> **Task to complete**:
Everything from the line with "piece(cart, 'handle_tube', handleTube(), paint());" to the end of the data should be restated word for word, and nothing before it.

> **Data lines**:
--- start ---

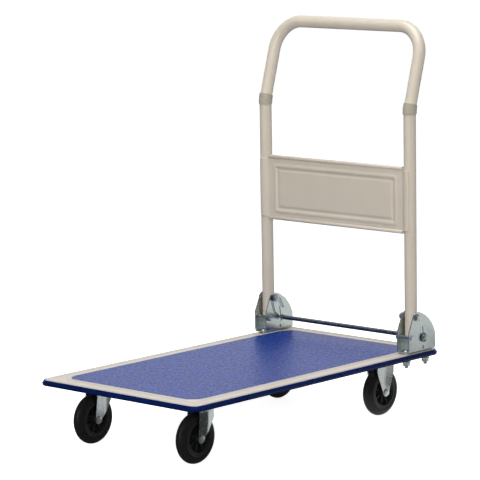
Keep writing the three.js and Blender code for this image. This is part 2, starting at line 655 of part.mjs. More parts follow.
/** The panel in plan: a flat sheet whose ends wrap over the fronts of the posts. */
function panelSheet() {
  const inner = TUBE_RADIUS + GAP;
  const outer = inner + PANEL_SHEET;
  const meet = (radius, y) => Math.acos((POST_Y - y) / radius); // from the post's front towards the middle
  const faceFront = PANEL_Y - PANEL_SHEET / 2;
  const faceBack = PANEL_Y + PANEL_SHEET / 2;
  const shape = new THREE.Shape();
  const front = -Math.PI / 2;
  // along the front face to the right post, round its tab, and back along the rear face
  shape.moveTo(-POST_X + outer * Math.sin(meet(outer, faceFront)), faceFront);
  shape.lineTo(POST_X - outer * Math.sin(meet(outer, faceFront)), faceFront);
  shape.absarc(POST_X, POST_Y, outer, front - meet(outer, faceFront), front + TAB_END_ANGLE, false);
  shape.absarc(POST_X, POST_Y, inner, front + TAB_END_ANGLE, front - meet(inner, faceBack), true);
  shape.lineTo(-POST_X + inner * Math.sin(meet(inner, faceBack)), faceBack);
  shape.absarc(-POST_X, POST_Y, inner, front + meet(inner, faceBack), front - TAB_END_ANGLE, true);
  shape.absarc(-POST_X, POST_Y, outer, front - TAB_END_ANGLE, front + meet(outer, faceFront), false);
  shape.closePath();
  const height = PANEL_TOP - PANEL_BOTTOM - 2 * ROLL_RADIUS;
  const sheet = new THREE.ExtrudeGeometry(shape, { depth: height, bevelEnabled: false, curveSegments: 8 });
  return sheet.translate(0, 0, PANEL_BOTTOM + ROLL_RADIUS);
}

function handlePanel() {
  const half = POST_X - TUBE_RADIUS - 1;
  const rollY = PANEL_Y + 1.6;
  const rolls = [PANEL_BOTTOM + ROLL_RADIUS, PANEL_TOP - ROLL_RADIUS].map((z) => (
    cylinder('x', [-half, half], ROLL_RADIUS, [rollY, z], 14)));
  return join(panelSheet(), ...rolls);
}

piece(cart, 'handle_tube', handleTube(), paint());
piece(cart, 'handle_panel', handlePanel(), paint());
for (const [name, side] of SIDES) {
  piece(cart, `rest_ring_${name}`, restRing(side), greyPlastic());
  piece(cart, `tube_plug_${name}`, tubePlug(side), blackPlastic());
  piece(cart, `pivot_sleeve_${name}`, pivotSleeve(side), zinc());
}

export default cart;
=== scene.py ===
"""Folding platform cart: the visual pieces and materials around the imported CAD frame.

Shapes are worked out in millimetres and turned into metres when a mesh is made.
"""

import json
from math import acos, atan2, ceil, cos, degrees, hypot, pi, radians, sin, sqrt, tan, tau

import bmesh
import bpy
from mathutils import Matrix, Vector, noise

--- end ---

> **Full answer**:
piece(cart, 'handle_tube', handleTube(), paint());
piece(cart, 'handle_panel', handlePanel(), paint());
for (const [name, side] of SIDES) {
  piece(cart, `rest_ring_${name}`, restRing(side), greyPlastic());
  piece(cart, `tube_plug_${name}`, tubePlug(side), blackPlastic());
  piece(cart, `pivot_sleeve_${name}`, pivotSleeve(side), zinc());
}

export default cart;
=== scene.py ===
"""Folding platform cart: the visual pieces and materials around the imported CAD frame.

Shapes are worked out in millimetres and turned into metres when a mesh is made.
"""

import json
from math import acos, atan2, ceil, cos, degrees, hypot, pi, radians, sin, sqrt, tan, tau

import bmesh
import bpy
from mathutils import Matrix, Vector, noise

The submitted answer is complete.